Williams was said to be angry over accusations made by Browne saying he was a conveyor of false impressions. he said she also questioned the Police High Command’s integrity regarding the sharing of information within the force.
Part of the fallout between Williams and Browne related to a list of needs for the police force and he told the Permanent Secretary “…for you to say that I am not truthful and that I gave false impressions in relation to the list submitted is a direct attack on my integrity. If I might suggest, any list that reaches your attention in relation to the needs of the police should automatically catch your attention for urgent action in light of what we are experiencing – re: The rise in serious crimes. This is not the time to conceal one’s time behind procedures especially where the bureaucracy will cause an unreasonable delay.”
By the end of August that same year (2011) Williams was removed as Commissioner, paving the way for CG Walwyn’s appointment.
This 2011 charge by Williams seems to confirm what Astaphan is now arguing in 2014 that the force was starved of resources until CG Walwyn was brought on board and immediately given what he wanted.
Astaphan stated that in his first Budget hearing as Minister of National Security, having visited a number of police stations and other facilities, he made a plea for money to help develop the infrastructure among other areas in the force.

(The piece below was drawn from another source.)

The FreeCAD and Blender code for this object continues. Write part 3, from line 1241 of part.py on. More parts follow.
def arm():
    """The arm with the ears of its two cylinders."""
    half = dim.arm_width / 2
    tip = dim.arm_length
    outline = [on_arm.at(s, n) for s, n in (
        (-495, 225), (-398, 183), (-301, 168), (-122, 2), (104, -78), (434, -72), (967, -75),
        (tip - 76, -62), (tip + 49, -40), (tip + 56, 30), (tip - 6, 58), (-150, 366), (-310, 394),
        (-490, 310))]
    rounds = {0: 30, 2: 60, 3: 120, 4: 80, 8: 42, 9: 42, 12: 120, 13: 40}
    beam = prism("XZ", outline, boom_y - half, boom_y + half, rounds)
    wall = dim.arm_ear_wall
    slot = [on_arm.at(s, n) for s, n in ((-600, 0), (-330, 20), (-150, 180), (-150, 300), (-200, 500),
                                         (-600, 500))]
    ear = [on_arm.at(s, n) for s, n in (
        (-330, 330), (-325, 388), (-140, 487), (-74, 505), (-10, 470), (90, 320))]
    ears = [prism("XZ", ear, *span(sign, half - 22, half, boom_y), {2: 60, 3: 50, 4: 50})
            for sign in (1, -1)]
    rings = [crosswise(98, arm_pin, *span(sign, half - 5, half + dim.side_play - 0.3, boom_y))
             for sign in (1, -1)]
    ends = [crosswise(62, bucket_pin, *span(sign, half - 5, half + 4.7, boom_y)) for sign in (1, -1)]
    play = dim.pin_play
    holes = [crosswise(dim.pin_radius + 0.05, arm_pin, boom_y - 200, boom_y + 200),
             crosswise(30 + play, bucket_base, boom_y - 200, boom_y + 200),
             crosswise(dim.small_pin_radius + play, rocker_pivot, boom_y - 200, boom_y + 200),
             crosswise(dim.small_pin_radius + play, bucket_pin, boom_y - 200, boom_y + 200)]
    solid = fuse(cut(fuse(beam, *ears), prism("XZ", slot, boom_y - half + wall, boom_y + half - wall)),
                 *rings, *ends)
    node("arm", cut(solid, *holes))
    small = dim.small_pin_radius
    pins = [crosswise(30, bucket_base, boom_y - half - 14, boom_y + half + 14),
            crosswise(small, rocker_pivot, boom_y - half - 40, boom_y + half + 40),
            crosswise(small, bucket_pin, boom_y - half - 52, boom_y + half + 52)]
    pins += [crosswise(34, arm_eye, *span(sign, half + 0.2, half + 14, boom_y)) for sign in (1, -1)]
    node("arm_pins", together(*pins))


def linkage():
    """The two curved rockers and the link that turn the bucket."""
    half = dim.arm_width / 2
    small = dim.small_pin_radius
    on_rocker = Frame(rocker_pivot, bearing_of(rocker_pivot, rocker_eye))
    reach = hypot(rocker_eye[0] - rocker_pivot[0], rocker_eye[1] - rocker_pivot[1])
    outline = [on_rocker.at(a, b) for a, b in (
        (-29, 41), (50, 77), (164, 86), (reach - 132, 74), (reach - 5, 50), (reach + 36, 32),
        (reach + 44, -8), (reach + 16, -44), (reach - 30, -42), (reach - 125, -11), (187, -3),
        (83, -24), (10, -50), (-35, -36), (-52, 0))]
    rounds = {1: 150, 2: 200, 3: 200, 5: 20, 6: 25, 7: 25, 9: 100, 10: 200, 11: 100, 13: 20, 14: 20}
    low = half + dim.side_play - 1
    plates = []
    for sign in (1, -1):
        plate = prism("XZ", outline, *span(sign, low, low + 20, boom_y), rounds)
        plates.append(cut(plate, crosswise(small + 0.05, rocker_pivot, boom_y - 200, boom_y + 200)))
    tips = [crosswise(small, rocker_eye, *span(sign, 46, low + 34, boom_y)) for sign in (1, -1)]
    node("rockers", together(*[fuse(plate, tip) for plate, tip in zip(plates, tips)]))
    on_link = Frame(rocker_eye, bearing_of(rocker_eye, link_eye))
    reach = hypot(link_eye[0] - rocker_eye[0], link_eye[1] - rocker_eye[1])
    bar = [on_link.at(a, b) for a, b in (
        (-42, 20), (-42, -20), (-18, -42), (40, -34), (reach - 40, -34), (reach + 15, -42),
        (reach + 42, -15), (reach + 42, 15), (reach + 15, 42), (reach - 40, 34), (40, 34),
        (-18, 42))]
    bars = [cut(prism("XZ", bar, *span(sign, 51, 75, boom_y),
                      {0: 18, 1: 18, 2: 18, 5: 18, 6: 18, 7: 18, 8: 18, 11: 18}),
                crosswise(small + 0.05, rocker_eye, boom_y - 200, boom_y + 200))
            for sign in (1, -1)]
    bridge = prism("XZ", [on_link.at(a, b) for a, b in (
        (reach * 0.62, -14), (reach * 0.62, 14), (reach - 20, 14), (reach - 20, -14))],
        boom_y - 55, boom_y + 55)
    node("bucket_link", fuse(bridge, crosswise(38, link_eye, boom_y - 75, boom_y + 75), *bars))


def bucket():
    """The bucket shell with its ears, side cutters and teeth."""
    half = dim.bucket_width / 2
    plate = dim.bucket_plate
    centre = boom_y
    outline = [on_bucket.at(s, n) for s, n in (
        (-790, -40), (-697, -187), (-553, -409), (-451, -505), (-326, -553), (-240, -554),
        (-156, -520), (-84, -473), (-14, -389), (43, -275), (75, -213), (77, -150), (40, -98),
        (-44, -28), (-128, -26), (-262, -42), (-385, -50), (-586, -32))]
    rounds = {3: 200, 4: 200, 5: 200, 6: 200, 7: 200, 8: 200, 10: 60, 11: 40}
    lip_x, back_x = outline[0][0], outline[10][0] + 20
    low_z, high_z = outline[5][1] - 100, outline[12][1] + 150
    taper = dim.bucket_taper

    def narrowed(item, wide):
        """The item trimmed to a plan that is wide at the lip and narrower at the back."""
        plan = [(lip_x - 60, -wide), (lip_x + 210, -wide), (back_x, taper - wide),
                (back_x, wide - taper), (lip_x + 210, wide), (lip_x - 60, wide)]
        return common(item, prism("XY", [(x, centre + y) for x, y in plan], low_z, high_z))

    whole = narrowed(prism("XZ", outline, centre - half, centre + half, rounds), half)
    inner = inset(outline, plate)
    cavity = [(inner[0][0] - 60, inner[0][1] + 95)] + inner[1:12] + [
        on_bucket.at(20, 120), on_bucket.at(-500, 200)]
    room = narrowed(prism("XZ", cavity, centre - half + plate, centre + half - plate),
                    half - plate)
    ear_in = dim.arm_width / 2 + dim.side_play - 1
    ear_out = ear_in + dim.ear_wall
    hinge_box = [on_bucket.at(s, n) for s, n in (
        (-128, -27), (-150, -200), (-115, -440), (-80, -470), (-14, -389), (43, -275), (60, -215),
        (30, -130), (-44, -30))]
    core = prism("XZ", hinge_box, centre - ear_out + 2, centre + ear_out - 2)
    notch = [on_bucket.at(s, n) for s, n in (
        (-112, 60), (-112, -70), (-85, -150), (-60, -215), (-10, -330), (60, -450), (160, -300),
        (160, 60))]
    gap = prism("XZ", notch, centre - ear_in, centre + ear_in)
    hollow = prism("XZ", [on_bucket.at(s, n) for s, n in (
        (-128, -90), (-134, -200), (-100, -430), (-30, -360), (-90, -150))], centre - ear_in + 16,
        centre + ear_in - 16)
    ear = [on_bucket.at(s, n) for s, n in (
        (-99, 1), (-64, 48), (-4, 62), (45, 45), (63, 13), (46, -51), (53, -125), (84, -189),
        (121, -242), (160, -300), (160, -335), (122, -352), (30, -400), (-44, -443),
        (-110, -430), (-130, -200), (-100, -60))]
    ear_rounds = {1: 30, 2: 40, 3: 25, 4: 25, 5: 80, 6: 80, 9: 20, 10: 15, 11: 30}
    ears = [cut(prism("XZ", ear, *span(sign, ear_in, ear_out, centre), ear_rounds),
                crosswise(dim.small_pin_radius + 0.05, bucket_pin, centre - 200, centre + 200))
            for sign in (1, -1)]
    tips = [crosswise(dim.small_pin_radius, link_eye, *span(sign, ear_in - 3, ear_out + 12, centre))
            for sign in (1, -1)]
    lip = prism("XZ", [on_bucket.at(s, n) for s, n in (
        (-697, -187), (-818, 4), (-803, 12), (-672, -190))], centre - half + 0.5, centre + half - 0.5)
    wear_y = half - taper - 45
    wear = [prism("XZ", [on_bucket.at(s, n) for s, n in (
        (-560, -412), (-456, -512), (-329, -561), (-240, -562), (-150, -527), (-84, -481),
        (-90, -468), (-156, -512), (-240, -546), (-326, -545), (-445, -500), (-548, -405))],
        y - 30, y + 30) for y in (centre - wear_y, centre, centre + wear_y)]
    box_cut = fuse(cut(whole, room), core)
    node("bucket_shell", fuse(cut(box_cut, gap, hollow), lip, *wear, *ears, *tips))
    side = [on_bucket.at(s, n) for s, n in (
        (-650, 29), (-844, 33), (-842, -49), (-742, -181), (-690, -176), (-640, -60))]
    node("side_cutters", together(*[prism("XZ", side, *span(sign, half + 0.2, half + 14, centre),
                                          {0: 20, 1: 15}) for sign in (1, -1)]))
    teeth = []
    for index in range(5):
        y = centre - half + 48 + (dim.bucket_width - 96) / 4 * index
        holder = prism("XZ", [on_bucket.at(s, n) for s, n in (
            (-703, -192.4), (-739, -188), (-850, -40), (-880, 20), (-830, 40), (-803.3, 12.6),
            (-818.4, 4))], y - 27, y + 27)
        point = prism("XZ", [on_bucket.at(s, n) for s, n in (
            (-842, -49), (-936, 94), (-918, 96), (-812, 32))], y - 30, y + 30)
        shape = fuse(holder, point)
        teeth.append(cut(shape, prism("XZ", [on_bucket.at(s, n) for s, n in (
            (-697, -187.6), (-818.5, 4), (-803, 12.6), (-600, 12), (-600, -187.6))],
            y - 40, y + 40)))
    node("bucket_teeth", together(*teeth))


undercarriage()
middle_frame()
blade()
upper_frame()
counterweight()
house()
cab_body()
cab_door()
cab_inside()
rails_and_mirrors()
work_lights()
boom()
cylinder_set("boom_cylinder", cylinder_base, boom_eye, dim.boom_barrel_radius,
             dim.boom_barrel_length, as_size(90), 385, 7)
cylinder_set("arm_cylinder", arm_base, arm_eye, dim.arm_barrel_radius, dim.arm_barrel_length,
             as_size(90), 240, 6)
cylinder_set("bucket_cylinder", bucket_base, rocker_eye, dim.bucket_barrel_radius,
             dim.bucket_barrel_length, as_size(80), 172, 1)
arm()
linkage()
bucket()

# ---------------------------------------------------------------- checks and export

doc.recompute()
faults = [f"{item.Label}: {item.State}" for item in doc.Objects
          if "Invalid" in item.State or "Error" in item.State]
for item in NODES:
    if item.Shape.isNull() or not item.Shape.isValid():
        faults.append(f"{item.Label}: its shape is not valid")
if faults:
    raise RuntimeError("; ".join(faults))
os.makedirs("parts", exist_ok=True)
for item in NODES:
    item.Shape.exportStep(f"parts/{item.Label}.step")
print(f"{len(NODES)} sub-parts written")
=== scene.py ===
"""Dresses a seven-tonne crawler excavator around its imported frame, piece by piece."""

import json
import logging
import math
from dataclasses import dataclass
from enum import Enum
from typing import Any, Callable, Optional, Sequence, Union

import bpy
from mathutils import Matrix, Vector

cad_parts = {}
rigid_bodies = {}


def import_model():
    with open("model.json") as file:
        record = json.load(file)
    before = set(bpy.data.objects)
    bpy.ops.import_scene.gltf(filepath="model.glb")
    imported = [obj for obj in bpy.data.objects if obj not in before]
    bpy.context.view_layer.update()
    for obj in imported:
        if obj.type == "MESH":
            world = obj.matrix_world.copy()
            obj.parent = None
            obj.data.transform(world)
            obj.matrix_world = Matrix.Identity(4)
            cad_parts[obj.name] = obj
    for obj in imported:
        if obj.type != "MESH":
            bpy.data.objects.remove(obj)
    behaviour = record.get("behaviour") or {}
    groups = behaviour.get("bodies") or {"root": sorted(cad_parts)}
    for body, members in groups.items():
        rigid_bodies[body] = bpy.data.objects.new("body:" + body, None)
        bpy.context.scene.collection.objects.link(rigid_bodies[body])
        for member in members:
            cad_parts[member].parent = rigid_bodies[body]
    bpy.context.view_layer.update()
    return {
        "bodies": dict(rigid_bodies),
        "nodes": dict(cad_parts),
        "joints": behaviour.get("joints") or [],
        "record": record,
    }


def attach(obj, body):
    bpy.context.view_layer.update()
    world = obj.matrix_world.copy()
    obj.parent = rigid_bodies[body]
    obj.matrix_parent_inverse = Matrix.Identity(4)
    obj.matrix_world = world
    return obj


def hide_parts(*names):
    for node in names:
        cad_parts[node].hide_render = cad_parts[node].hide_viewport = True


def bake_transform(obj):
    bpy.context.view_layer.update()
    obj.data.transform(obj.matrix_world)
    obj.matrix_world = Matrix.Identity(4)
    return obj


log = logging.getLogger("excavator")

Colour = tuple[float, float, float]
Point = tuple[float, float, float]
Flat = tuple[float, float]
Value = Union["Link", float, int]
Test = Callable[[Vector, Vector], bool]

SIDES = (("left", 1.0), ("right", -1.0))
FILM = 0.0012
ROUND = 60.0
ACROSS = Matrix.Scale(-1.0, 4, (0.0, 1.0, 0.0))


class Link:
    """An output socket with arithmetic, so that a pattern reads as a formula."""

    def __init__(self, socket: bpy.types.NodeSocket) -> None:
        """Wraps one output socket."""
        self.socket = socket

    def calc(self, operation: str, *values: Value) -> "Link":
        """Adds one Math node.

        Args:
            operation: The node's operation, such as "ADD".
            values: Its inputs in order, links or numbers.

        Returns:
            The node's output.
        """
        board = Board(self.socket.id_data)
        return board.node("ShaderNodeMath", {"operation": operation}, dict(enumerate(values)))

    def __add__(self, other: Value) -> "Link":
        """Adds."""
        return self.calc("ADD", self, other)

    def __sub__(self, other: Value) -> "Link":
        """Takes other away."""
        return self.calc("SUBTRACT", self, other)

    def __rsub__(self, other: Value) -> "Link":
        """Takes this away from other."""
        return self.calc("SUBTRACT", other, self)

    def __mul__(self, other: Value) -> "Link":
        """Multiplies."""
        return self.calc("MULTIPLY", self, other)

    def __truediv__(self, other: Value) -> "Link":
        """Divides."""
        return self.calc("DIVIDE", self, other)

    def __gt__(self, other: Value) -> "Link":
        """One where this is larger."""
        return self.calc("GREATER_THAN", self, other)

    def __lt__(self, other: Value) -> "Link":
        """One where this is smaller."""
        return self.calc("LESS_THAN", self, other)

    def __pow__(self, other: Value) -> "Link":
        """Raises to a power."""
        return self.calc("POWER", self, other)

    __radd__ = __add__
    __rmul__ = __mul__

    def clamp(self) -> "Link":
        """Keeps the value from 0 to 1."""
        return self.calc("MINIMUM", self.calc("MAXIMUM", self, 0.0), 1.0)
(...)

“I was told, and it was not a lie, that there was no money. In fact the Prime Minister in that meeting in front of all who were there said if I thought that my Ministry was the only ministry in the Government,” Astaphan said.
The former Minister said that he told the Prime Minister on that occasion that his Ministry, apart from the others, was the most important one, adding that there was crisis with the rise in gangs among youths.
Astaphan maintained his view that the police force was neglected prior to the appointment of CG Walwyn.